报告时间: 2007年8月3日(星期五)下午3:00
报告地点: 教一楼南208(强度与振动教育部重点实验室会议室)
报告题目: Recent Developments on Modeling Ductile Fracture of Structural Materials
Abstract
Ductile fracture of many structural materials is a result of void nucleation, growth and coalescence, and it is well recognized that this material failure process depends strongly on the stress triaxiality, characterized by the ratio of the mean stress and the equivalent stress. We demonstrate through micromechanics analysis and experimental studies that the Lode angle, which can be related to the third invariant of the deviatoric stress tensor, also has significant effect on the ductile fracture process. A material failure criterion (void coalescence) is then expressed as a function of the stress triaxiality and the Lode angle (or the third invariant of the deviatoric stress tensor).

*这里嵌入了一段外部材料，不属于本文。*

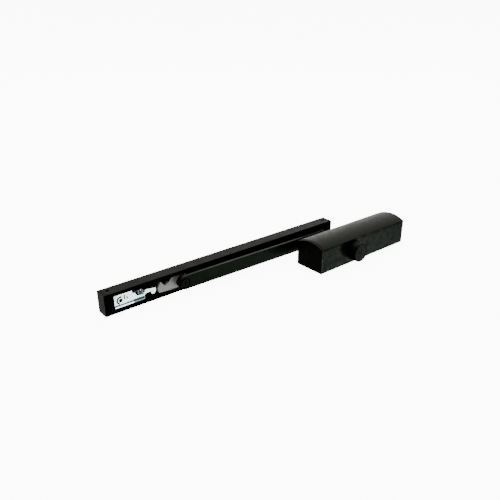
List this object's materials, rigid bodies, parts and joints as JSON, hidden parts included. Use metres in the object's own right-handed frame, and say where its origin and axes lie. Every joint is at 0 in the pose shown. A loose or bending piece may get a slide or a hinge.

With the local material failure criterion established, two numerical approaches can be employed to simulate the ductile fracture process. In the first approach, voids are considered explicitly and modeled using refined finite elements. This approach provides a straightforward way to study the void growth mechanisms and the effects of material microstructure on fracture toughness. In the second approach, the void-containing material is considered as a homogenized continuum governed by porous plasticity models. This makes it possible to simulate extensive amount of crack propagation. As an example, a numerical approach is proposed to predict ductile crack growth in thin panels of a 2024-T3 aluminum alloy. Here, a modified Gologanu-Leblond-Devaux model is used to describe the evolution of void shape and void volume fraction and the associated material softening, and the material failure criterion is calibrated using experimental data. The calibrated computational model successfully predicts crack extension in various fracture specimens, including the compact tension specimen, middle crack tension specimens, multi-site damage specimens and the pressurized cylindrical shell specimen.
报告人简介:高博士是美国Akron大学机械工程系的副教授,本科毕业于西安交通大学,1998年获布朗大学博士学位,1997-2000年在伊利诺斯大学Urbana校区作博士后研究,2001年至2006年担任美国Akron大学的助理教授,2006年至今担任Akron大学副教授,2002年获得美国海军青年学者奖。高博士共发表了33篇期刊论文和18篇会议论文,SCI他引300余篇次。